With unemployment and poverty rates rising, health care becomes less accessible and more Americans become homeless and hungry.
Representatives of more than 40 organizations from around the globe are attending the Poverty Scholars Program Leadership School at Camp Virgil Tate outside Charleston.
Yesterday, the group heard some sobering statistics:
- Roughly 6.5 million jobs disappeared between January 2008 and June 2009.
- Home foreclosures in the United States are averaging 10,000 a day.
- The number of Americans living in poverty jumped by 5.7 million between 2000 and 2007 to 37.3 million.
- 47 million Americans don't have health care coverage, including 8.7 million children.
- The fastest growing group of people without health insurance earn between $50,000 and $75,000 a year.
- The number of Americans who relied on soup kitchens for meals has increased 9 percent since 2001 to 25 million; 36 percent of them were from households where at least one person worked.

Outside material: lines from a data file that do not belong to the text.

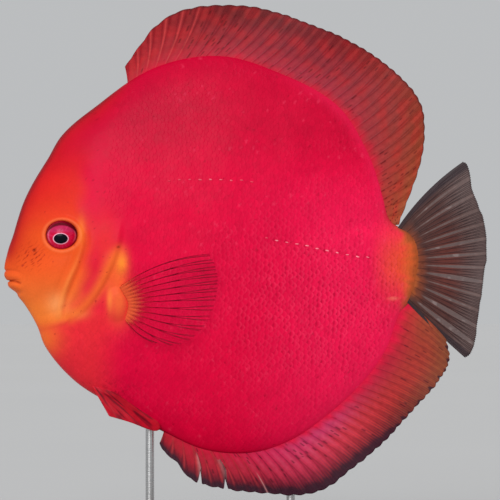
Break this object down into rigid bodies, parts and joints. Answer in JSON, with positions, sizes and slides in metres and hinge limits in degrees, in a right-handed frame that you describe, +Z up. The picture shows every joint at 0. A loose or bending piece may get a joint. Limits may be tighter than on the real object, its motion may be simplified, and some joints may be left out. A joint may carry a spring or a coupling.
{
  "type": "discus fish",
  "caption": "Life-size still model of a red discus fish, its round flat body and ridged fins spread as in swimming, held over a wooden base by slim steel rods.",
  "frame": {"origin": "on the floor, under the middle of the whole model", "axes": "+Z is up, the fish faces -X, and its left side faces -Y"},
  "size_m": [0.1695, 0.078, 0.1896],
  "materials": {
    "face": "satin, orange shading to red",
    "body": "satin, crimson with fine scales",
    "tail_root": "satin, orange",
    "fin": "satin, brown red with rays",
    "tail_fin": "satin, smoky grey with rays",
    "clear_fin": "thin red membrane with rays",
    "eye": "glossy, crimson iris round a black pupil",
    "wood": "dark satin varnish",
    "steel": "brushed"
  },
  "bodies": {
    "root": {"head": "face", "gill_cover_left": "face", "gill_cover_right": "face", "eye_left": "eye", "eye_right": "eye", "torso": "body", "tail_root": "tail_root", "dorsal_fin": "fin", "anal_fin": "fin", "tail_fin": "tail_fin", "pectoral_fin_left": "clear_fin", "pectoral_fin_right": "clear_fin", "pelvic_fin_left": "fin", "pelvic_fin_right": "fin", "stand_base": "wood", "stand_rod_front": "steel", "stand_rod_rear": "steel"}
  },
  "joints": []
}
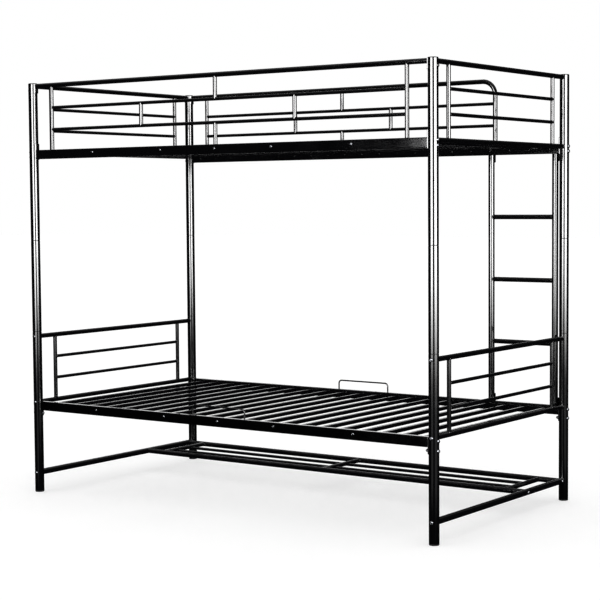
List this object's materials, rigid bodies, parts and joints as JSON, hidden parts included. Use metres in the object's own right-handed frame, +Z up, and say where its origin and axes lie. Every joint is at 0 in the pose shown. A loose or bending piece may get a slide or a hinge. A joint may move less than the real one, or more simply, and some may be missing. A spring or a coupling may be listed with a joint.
{
  "type": "bunk bed with ladder",
  "caption": "Black steel tube bunk bed with slatted decks, guard rails on the top bunk, a side ladder at one end and a shelf frame under the lower bunk.",
  "frame": {"origin": "on the floor at the middle of the bed's length and width", "axes": "+X along the bed towards the ladder end, +Y across the bed towards the ladder side, +Z up"},
  "size_m": [2.0062, 1.0832, 1.738],
  "materials": {
    "black_steel": "glossy black powder coat",
    "black_plastic": "moulded, matt",
    "zinc_steel": "bright zinc plate"
  },
  "bodies": {
    "bed_frame": {"lower_post_front_left": "black_steel", "lower_post_front_right": "black_steel", "lower_post_rear_left": "black_steel", "lower_post_rear_right": "black_steel", "middle_post_front_left": "black_steel", "middle_post_front_right": "black_steel", "middle_post_rear_left": "black_steel", "middle_post_rear_right": "black_steel", "upper_post_front_left": "black_steel", "upper_post_front_right": "black_steel", "upper_post_rear_left": "black_steel", "upper_post_rear_right": "black_steel", "foot_front_left": "black_plastic", "foot_front_right": "black_plastic", "foot_rear_left": "black_plastic", "foot_rear_right": "black_plastic", "post_cap_front_left": "black_plastic", "post_cap_front_right": "black_plastic", "post_cap_rear_left": "black_plastic", "post_cap_rear_right": "black_plastic", "lower_end_panel_left": "black_steel", "lower_end_panel_right": "black_steel", "upper_end_panel_left": "black_steel", "upper_end_panel_right": "black_steel", "lower_side_rail_front": "black_steel", "lower_side_rail_rear": "black_steel", "upper_side_rail_front": "black_steel", "upper_side_rail_rear": "black_steel", "lower_slat_deck": "black_steel", "upper_slat_deck": "black_steel", "front_guard_rail": "black_steel", "rear_guard_rail": "black_steel", "ladder": "black_steel", "bottom_cross_rail_left": "black_steel", "bottom_cross_rail_right": "black_steel", "under_bed_shelf": "black_steel", "lower_rail_bolt_front_left": "zinc_steel", "lower_rail_bolt_front_right": "zinc_steel", "lower_rail_bolt_rear_left": "zinc_steel", "lower_rail_bolt_rear_right": "zinc_steel", "lower_bracket_bolt_front_left": "zinc_steel", "lower_bracket_bolt_front_right": "zinc_steel", "lower_bracket_bolt_rear_left": "zinc_steel", "lower_bracket_bolt_rear_right": "zinc_steel", "upper_rail_bolt_high_front_left": "zinc_steel", "upper_rail_bolt_high_front_right": "zinc_steel", "upper_rail_bolt_high_rear_left": "zinc_steel", "upper_rail_bolt_high_rear_right": "zinc_steel", "upper_rail_bolt_low_front_left": "zinc_steel", "upper_rail_bolt_low_front_right": "zinc_steel", "upper_rail_bolt_low_rear_left": "zinc_steel", "upper_rail_bolt_low_rear_right": "zinc_steel", "bottom_rail_bolt_front_left": "zinc_steel", "bottom_rail_bolt_front_right": "zinc_steel", "bottom_rail_bolt_rear_left": "zinc_steel", "bottom_rail_bolt_rear_right": "zinc_steel"},
    "front_mattress_stop": {"mattress_stop_front": "black_steel"},
    "rear_mattress_stop": {"mattress_stop_rear": "black_steel"}
  },
  "joints": [
    {"name": "front_stop_lift", "type": "slide", "parent": "bed_frame", "child": "front_mattress_stop", "axis": [0, 0, 1], "range_m": [0, 0.03]},
    {"name": "rear_stop_lift", "type": "slide", "parent": "bed_frame", "child": "rear_mattress_stop", "axis": [0, 0, 1], "range_m": [0, 0.03]}
  ]
}
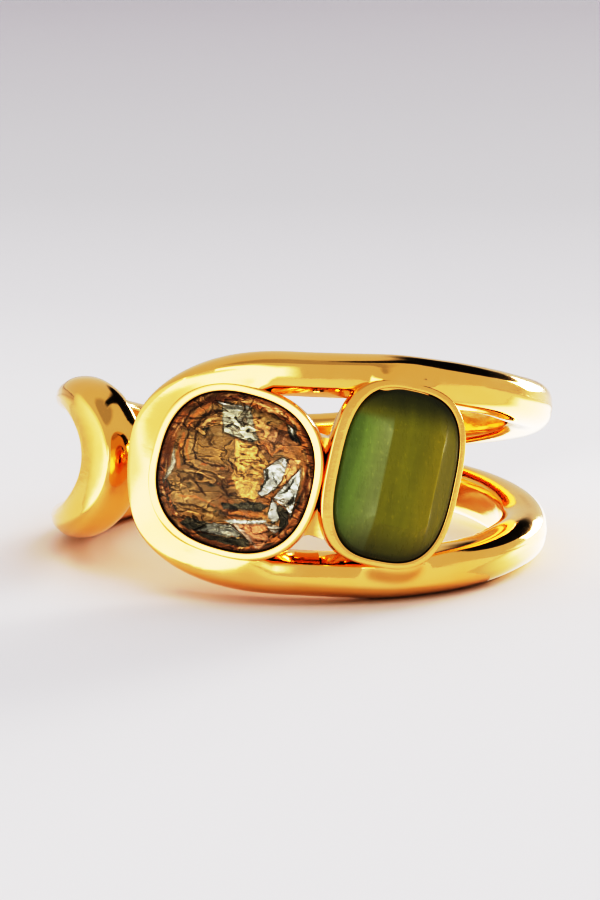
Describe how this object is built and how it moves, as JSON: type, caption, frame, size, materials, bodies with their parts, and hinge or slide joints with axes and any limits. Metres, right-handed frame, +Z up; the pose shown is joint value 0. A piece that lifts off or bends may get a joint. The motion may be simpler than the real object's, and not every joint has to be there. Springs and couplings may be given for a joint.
{
  "type": "wrap ring",
  "caption": "Open wrap ring in polished gold: rails that meet at the back, a rounded loop end with brown and green rim-set stones, and a bracket-shaped end facing it across a gap.",
  "frame": {"origin": "middle of the finger bore, halfway between the rails' outer edges", "axes": "+Z up as the ring lies on a table, -Y toward the front with the stones, +X to the right as seen from the front. The finger bore leans 7.6 degrees from +Z, toward +Y."},
  "size_m": [0.0212, 0.022, 0.0101],
  "materials": {
    "gold": "polished yellow gold plate",
    "brown_glass": "polished smoky brown glass with a crinkled foil look inside",
    "green_glass": "polished green glass with a silky band of light"
  },
  "bodies": {
    "root": {"ring_band": "gold", "brown_stone": "brown_glass", "green_stone": "green_glass"}
  },
  "joints": []
}
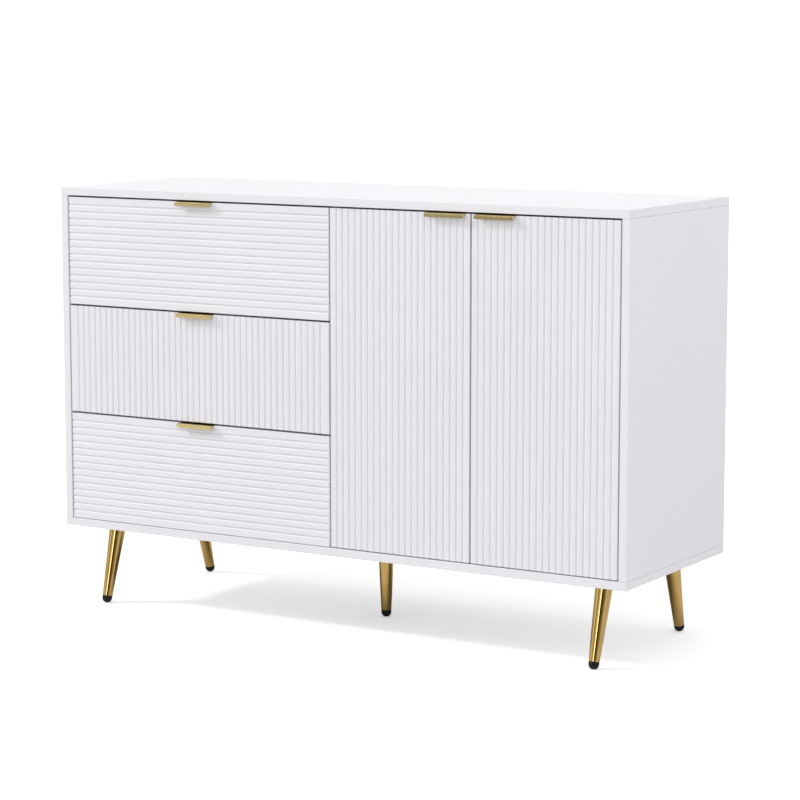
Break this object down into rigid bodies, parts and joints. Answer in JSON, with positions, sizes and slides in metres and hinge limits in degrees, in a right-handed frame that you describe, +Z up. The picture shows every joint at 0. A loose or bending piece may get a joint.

- Of the estimated 3.5 million people who are likely to experience homelessness this year, the fastest growing segments include families with children and veterans.
- On average, CEOs of Fortune 500 companies make as much in one day as the average worker earns in a year.
Monday's sessions focused on poverty and the economic crisis.
Tuesday's sessions will include tours of Matewan, the site of a violent coal miners' strike in 1920 in southern West Virginia, and Kayford Mountain 35 miles east of Charleston, where miners have been blasting the mountaintop for more than 20 years.